Saya sempat posting foto di Pakkabba via Instagram, tentang lahan dan harapan agar Pemda Gowa dan Takalar tidak serampangan izinkan konversi lahan.
“Ini tanah yang dibeli orang tua,” kata pegawai di salah satu dinas di Pemda Gowa ini. Dia juga menawarkan kalau rumah-toko yang ada di samping sawahnya yang ditanami pagi itu.
Setelah kurang lebih 15 menit di Batu-Batu, saya bertanya dalam hati. “Kenapa mereka belum melintas ya?” “Jangan-jangan mereka tidak lewat Batu-Batu.”
Betul saja. Tidak lama setelah itu, muncul Acil Bulukumba dari arah selatan. Saya teriak. “Oiii…”.

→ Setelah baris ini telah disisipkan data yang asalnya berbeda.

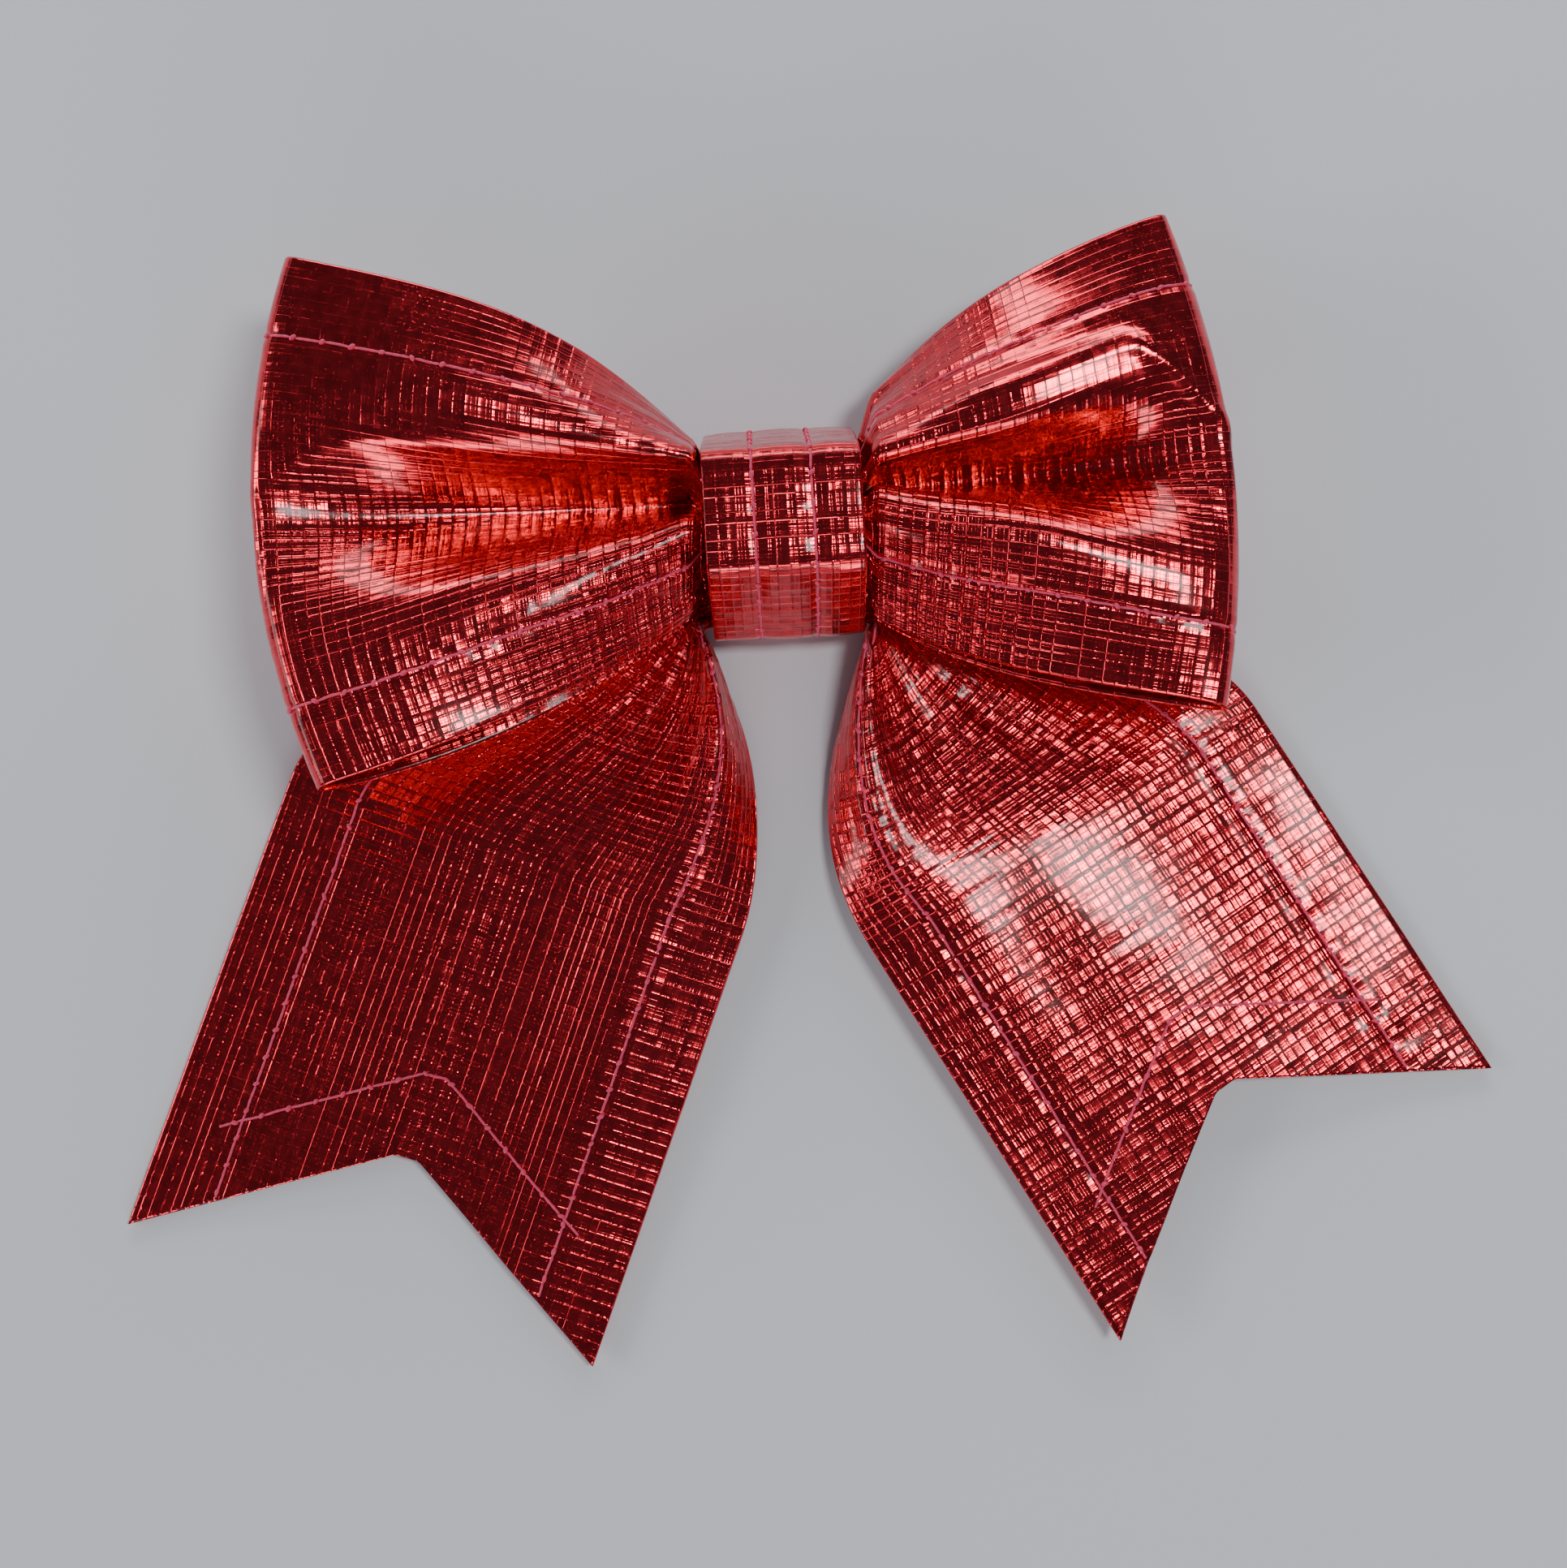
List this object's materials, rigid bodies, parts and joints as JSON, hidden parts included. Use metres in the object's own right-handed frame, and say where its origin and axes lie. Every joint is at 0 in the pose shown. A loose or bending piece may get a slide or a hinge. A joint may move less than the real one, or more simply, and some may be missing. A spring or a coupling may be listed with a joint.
{
  "type": "gift bow",
  "caption": "Pre-made gift bow: two gathered ribbon loops and two dovetail tails of hemmed metallic ribbon, held by a narrow band, with an adhesive pad behind.",
  "frame": {"origin": "under the middle of the knot, on the adhesive face of the pad", "axes": "+X to the bow's right, +Y to its top, +Z to its front"},
  "size_m": [0.1438, 0.1186, 0.0211],
  "materials": {
    "ribbon_foil": "metallic foil laminated on a woven ground, glossy, creased",
    "band_foil": "metallic foil laminated on a woven ground, glossy",
    "thread": "polyester sewing thread, satin",
    "tie_thread": "polyester thread, satin",
    "glue": "translucent hot-melt glue",
    "foam": "closed-cell foam",
    "adhesive": "tacky clear film"
  },
  "bodies": {
    "knot": {"knot_band": "band_foil", "knot_left_stitching": "thread", "knot_right_stitching": "thread", "knot_glue": "glue", "waist_tie": "tie_thread", "loop_waist": "ribbon_foil", "tail_waist": "ribbon_foil", "left_tail_neck": "ribbon_foil", "left_neck_inner_stitching": "thread", "left_neck_outer_stitching": "thread", "right_tail_neck": "ribbon_foil", "right_neck_inner_stitching": "thread", "right_neck_outer_stitching": "thread", "foam_pad": "foam", "pad_adhesive": "adhesive"},
    "left_loop": {"left_loop_ribbon": "ribbon_foil", "left_loop_top_stitching": "thread", "left_loop_bottom_stitching": "thread"},
    "left_tail": {"left_tail_ribbon": "ribbon_foil", "left_tail_inner_stitching": "thread", "left_tail_outer_stitching": "thread", "left_tail_end_stitching": "thread"},
    "right_loop": {"right_loop_ribbon": "ribbon_foil", "right_loop_top_stitching": "thread", "right_loop_bottom_stitching": "thread"},
    "right_tail": {"right_tail_ribbon": "ribbon_foil", "right_tail_inner_stitching": "thread", "right_tail_outer_stitching": "thread", "right_tail_end_stitching": "thread"}
  },
  "joints": [
    {"name": "left_loop_flex", "type": "hinge", "parent": "knot", "child": "left_loop", "pos_m": [-0.009, 0, 0.014], "axis": [0, 1, 0], "range_deg": [-2, 15], "stiffness_Nm_per_rad": 0.03},
    {"name": "right_loop_flex", "type": "hinge", "parent": "knot", "child": "right_loop", "pos_m": [0.009, 0, 0.014], "axis": [0, -1, 0], "range_deg": [-2, 15], "stiffness_Nm_per_rad": 0.03},
    {"name": "left_tail_lift", "type": "hinge", "parent": "knot", "child": "left_tail", "pos_m": [-0.03008, -0.03815, 0.005], "axis": [-0.9447, 0.328, 0], "range_deg": [0, 35], "stiffness_Nm_per_rad": 0.004},
    {"name": "right_tail_lift", "type": "hinge", "parent": "knot", "child": "right_tail", "pos_m": [0.03161, -0.0355, 0.005], "axis": [-0.8443, -0.5358, 0], "range_deg": [0, 35], "stiffness_Nm_per_rad": 0.004}
  ]
}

Acil si ‘Super Sekali’ ini berhenti, dan dari dia saya baru tahu kalau mereka berbelok di pertigaan Moncobalang (Jadi ingat Habil).
Lalu satu persatu mereka berdatangan dari selatan, dengan gagahnya. Ada Boger, Choeba, Idol…
“Saya terus ke Galesong nah, mau ketemu ibu,” kataku ke Acil sebelum mereka ngowes ke Makassar via Barombong. Setelah mengayuh sepeda kurang lebih 10 menit, ban sepeda kempes. “Matemija!”.
Saya dorong sepeda hingga Campagaya dan mampir beli kacamata. Untung juga sebab penjualnya ramah dan menawarkan pompa tangan untuk saya bisa mengisi angin. Sepeda bisa saya kayuh hingga Kalongkong sebelum singgah untuk pengisian kedua di bengkel dan tambal ban – pertolongan sementara tahap dua.
Saya beruntung sebab sepeda bisa masuk Desa Pa’lalakkang – ini berarti sudah dekat rumah ibu di Kampung Jempang. Lantaran melihat penjual Es Mataram sudah buka di Pa’lalakkang, saya hentikan sepeda dan pesan es yang isinya buah-buah, roti dan gel agar ini.
Lega. “Di manamaki pak.” Ini pesan istri yang sudah tiba di Jempang, di rumah ibu.
“Singgah minum es. Bocor haluski sepedaku. Jemputka.”